• **Provided data**
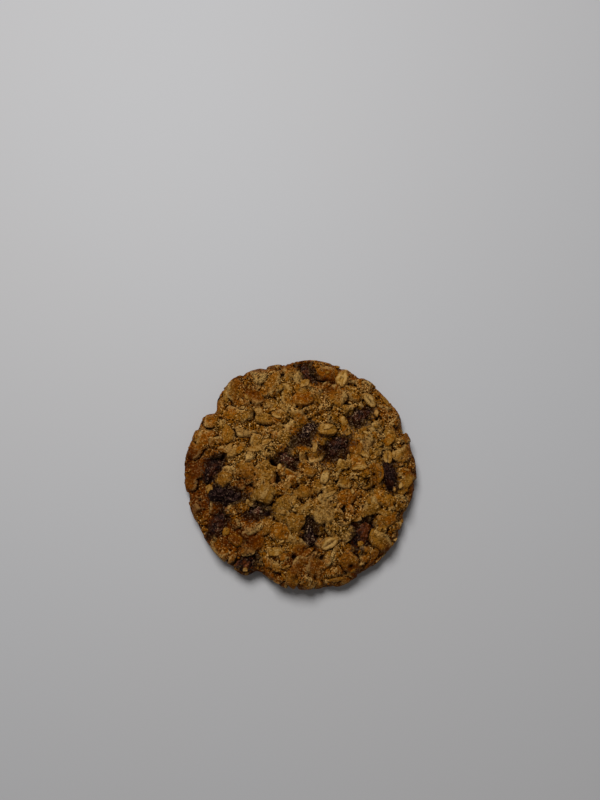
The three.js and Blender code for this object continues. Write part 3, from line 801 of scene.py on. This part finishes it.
cleanCount = len(flakes["cleanBare"])
cleanOats = makeFlakes("clean_oats", partOf(surface["bare"], slice(cleanCount)), oats["clean"])
beddedOats = makeFlakes("bedded_oats", partOf(surface["bare"], slice(cleanCount, None)), oats["bedded"])


# Crumbs and broken bits of oat
bits = {
    "lowest": 2.2, "offRaisins": 0.95,  # the least height, and least distance out from a raisin's middle
    "slivers": {"count": 160, "shortest": 1.4, "longest": 3.4, "slimmest": 0.35, "broadest": 0.75,
                "tilt": 34, "rise": 0.08, "toneRange": 0.6, "towardsPale": 1.5, "browner": 0.3,
                "rings": 5, "around": 8, "thickness": 0.45, "dulled": 0.5, "seed": 100},
    "crumbs": {"count": 240, "shortest": 0.4, "longest": 1.0, "towardsSmall": 1.6, "flatness": 0.75,
               "lumpy": 0.45, "lumps": 1.1, "lumpSeed": 5, "apart": 9.0, "rise": 0.05,
               "palest": 0.3, "toneRange": 0.4, "browner": 0.4, "rim": 0.5, "leastDulled": 0.6,
               "dulledRange": 0.4, "rings": 5, "around": 7, "seed": 140},
    "placed": {
        # middle, length, width, turn, tone, and how far it stands over what it lies on
        "plan": [(-31.5, -5.4, 3.2, 2.3, 55, 0.15, 0.5), (-18.9, -32.6, 1.9, 1.5, 20, 0.0, 0.3),
                 (19.9, -23.9, 2.2, 1.6, 20, 0.3, 0.2), (8.7, 15.4, 4.3, 1.8, 5, 0.0, 0.4),
                 (-26.1, 26.9, 4.4, 2.4, 100, 0.3, 0.1), (-14.7, 21.3, 2.9, 2.1, 20, 0.0, 0.15),
                 (-8.5, 19.2, 3.4, 1.6, -20, 0.1, 0.15), (-24.8, 8.2, 3.6, 2.3, 55, 0.0, 0.15),
                 (-20.6, 8.0, 4.2, 1.9, 50, 0.7, 0.15), (-12.0, 10.2, 4.2, 1.7, 20, 0.1, 0.1),
                 (-15.9, 8.0, 5.2, 2.0, 0, 0.15, 0.1), (-31.3, 19.9, 3.2, 2.6, 30, 0.25, 0.1),
                 (25.9, 20.4, 3.2, 1.3, 80, 0.0, 0.5), (29.4, 25.3, 4.4, 2.8, -45, 0.5, 0.1),
                 (36.4, 12.2, 5.0, 3.4, 45, 0.3, 0.1), (29.9, 11.0, 4.4, 2.8, 70, 0.75, 0.1),
                 (21.4, 6.0, 4.2, 1.6, -30, 0.25, 0.1), (20.0, 1.5, 5.0, 2.2, 5, 0.25, 0.15),
                 (4.6, 8.0, 3.4, 1.7, 80, 0.1, 0.3), (14.5, 17.9, 3.4, 2.4, -60, 0.45, 0.1),
                 (-12.7, -7.1, 5.2, 2.6, 60, 0.1, 0.1), (-32.3, -14.5, 3.6, 2.0, 70, 0.2, 0.1),
                 (-2.6, -9.1, 4.2, 1.9, 50, 0.15, 0.1), (-6.1, -13.5, 2.6, 1.6, 30, 0.1, 0.1),
                 (-25.5, -19.9, 3.2, 2.2, 20, 0.7, 0.0), (9.5, -7.6, 5.0, 1.5, 25, 0.15, 0.1),
                 (36.2, -3.0, 5.2, 2.8, 50, 0.35, 0.1), (27.9, -13.7, 4.4, 1.8, -10, 0.25, 0.1),
                 (1.2, -12.0, 5.0, 3.0, 40, 0.15, 0.1), (2.1, -26.9, 4.6, 2.0, 40, 0.2, 0.1),
                 (11.6, -36.0, 4.8, 1.6, 10, 0.3, 0.1), (17.5, -33.0, 4.8, 1.4, 45, 0.4, 0.1),
                 (24.6, -27.5, 4.5, 2.8, 45, 0.4, 0.1), (26.6, -1.0, 5.2, 2.4, 84, 0.75, 0.4),
                 (1.0, 31.0, 4.4, 2.4, 40, 0.15, 0.1), (-4.8, 29.2, 3.6, 2.2, -30, 0.2, 0.1)],
        "rings": 12, "around": 26, "thickness": 0.6, "dulled": 0.45, "tilt": 8,
        # what it rests on: how far out the dough is searched, in its own length, and the percentile taken
        "searched": 0.4, "uneven": 60,
        "fullness": 1.15,  # makes up for what the ragged outline takes off the length and width
    },
}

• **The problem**
Word for word, write out the data.

• **The solution**
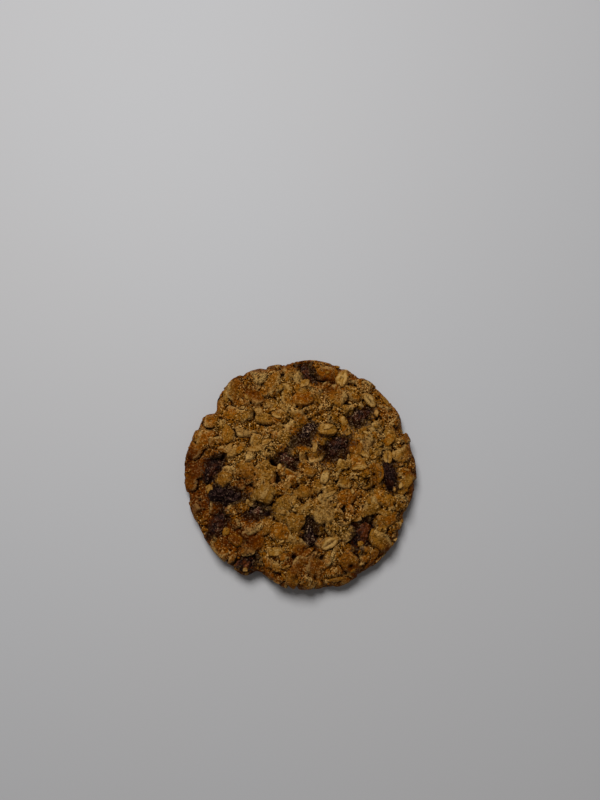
The three.js and Blender code for this object continues. Write part 3, from line 801 of scene.py on. This part finishes it.
cleanCount = len(flakes["cleanBare"])
cleanOats = makeFlakes("clean_oats", partOf(surface["bare"], slice(cleanCount)), oats["clean"])
beddedOats = makeFlakes("bedded_oats", partOf(surface["bare"], slice(cleanCount, None)), oats["bedded"])


# Crumbs and broken bits of oat
bits = {
    "lowest": 2.2, "offRaisins": 0.95,  # the least height, and least distance out from a raisin's middle
    "slivers": {"count": 160, "shortest": 1.4, "longest": 3.4, "slimmest": 0.35, "broadest": 0.75,
                "tilt": 34, "rise": 0.08, "toneRange": 0.6, "towardsPale": 1.5, "browner": 0.3,
                "rings": 5, "around": 8, "thickness": 0.45, "dulled": 0.5, "seed": 100},
    "crumbs": {"count": 240, "shortest": 0.4, "longest": 1.0, "towardsSmall": 1.6, "flatness": 0.75,
               "lumpy": 0.45, "lumps": 1.1, "lumpSeed": 5, "apart": 9.0, "rise": 0.05,
               "palest": 0.3, "toneRange": 0.4, "browner": 0.4, "rim": 0.5, "leastDulled": 0.6,
               "dulledRange": 0.4, "rings": 5, "around": 7, "seed": 140},
    "placed": {
        # middle, length, width, turn, tone, and how far it stands over what it lies on
        "plan": [(-31.5, -5.4, 3.2, 2.3, 55, 0.15, 0.5), (-18.9, -32.6, 1.9, 1.5, 20, 0.0, 0.3),
                 (19.9, -23.9, 2.2, 1.6, 20, 0.3, 0.2), (8.7, 15.4, 4.3, 1.8, 5, 0.0, 0.4),
                 (-26.1, 26.9, 4.4, 2.4, 100, 0.3, 0.1), (-14.7, 21.3, 2.9, 2.1, 20, 0.0, 0.15),
                 (-8.5, 19.2, 3.4, 1.6, -20, 0.1, 0.15), (-24.8, 8.2, 3.6, 2.3, 55, 0.0, 0.15),
                 (-20.6, 8.0, 4.2, 1.9, 50, 0.7, 0.15), (-12.0, 10.2, 4.2, 1.7, 20, 0.1, 0.1),
                 (-15.9, 8.0, 5.2, 2.0, 0, 0.15, 0.1), (-31.3, 19.9, 3.2, 2.6, 30, 0.25, 0.1),
                 (25.9, 20.4, 3.2, 1.3, 80, 0.0, 0.5), (29.4, 25.3, 4.4, 2.8, -45, 0.5, 0.1),
                 (36.4, 12.2, 5.0, 3.4, 45, 0.3, 0.1), (29.9, 11.0, 4.4, 2.8, 70, 0.75, 0.1),
                 (21.4, 6.0, 4.2, 1.6, -30, 0.25, 0.1), (20.0, 1.5, 5.0, 2.2, 5, 0.25, 0.15),
                 (4.6, 8.0, 3.4, 1.7, 80, 0.1, 0.3), (14.5, 17.9, 3.4, 2.4, -60, 0.45, 0.1),
                 (-12.7, -7.1, 5.2, 2.6, 60, 0.1, 0.1), (-32.3, -14.5, 3.6, 2.0, 70, 0.2, 0.1),
                 (-2.6, -9.1, 4.2, 1.9, 50, 0.15, 0.1), (-6.1, -13.5, 2.6, 1.6, 30, 0.1, 0.1),
                 (-25.5, -19.9, 3.2, 2.2, 20, 0.7, 0.0), (9.5, -7.6, 5.0, 1.5, 25, 0.15, 0.1),
                 (36.2, -3.0, 5.2, 2.8, 50, 0.35, 0.1), (27.9, -13.7, 4.4, 1.8, -10, 0.25, 0.1),
                 (1.2, -12.0, 5.0, 3.0, 40, 0.15, 0.1), (2.1, -26.9, 4.6, 2.0, 40, 0.2, 0.1),
                 (11.6, -36.0, 4.8, 1.6, 10, 0.3, 0.1), (17.5, -33.0, 4.8, 1.4, 45, 0.4, 0.1),
                 (24.6, -27.5, 4.5, 2.8, 45, 0.4, 0.1), (26.6, -1.0, 5.2, 2.4, 84, 0.75, 0.4),
                 (1.0, 31.0, 4.4, 2.4, 40, 0.15, 0.1), (-4.8, 29.2, 3.6, 2.2, -30, 0.2, 0.1)],
        "rings": 12, "around": 26, "thickness": 0.6, "dulled": 0.45, "tilt": 8,
        # what it rests on: how far out the dough is searched, in its own length, and the percentile taken
        "searched": 0.4, "uneven": 60,
        "fullness": 1.15,  # makes up for what the ragged outline takes off the length and width
    },
}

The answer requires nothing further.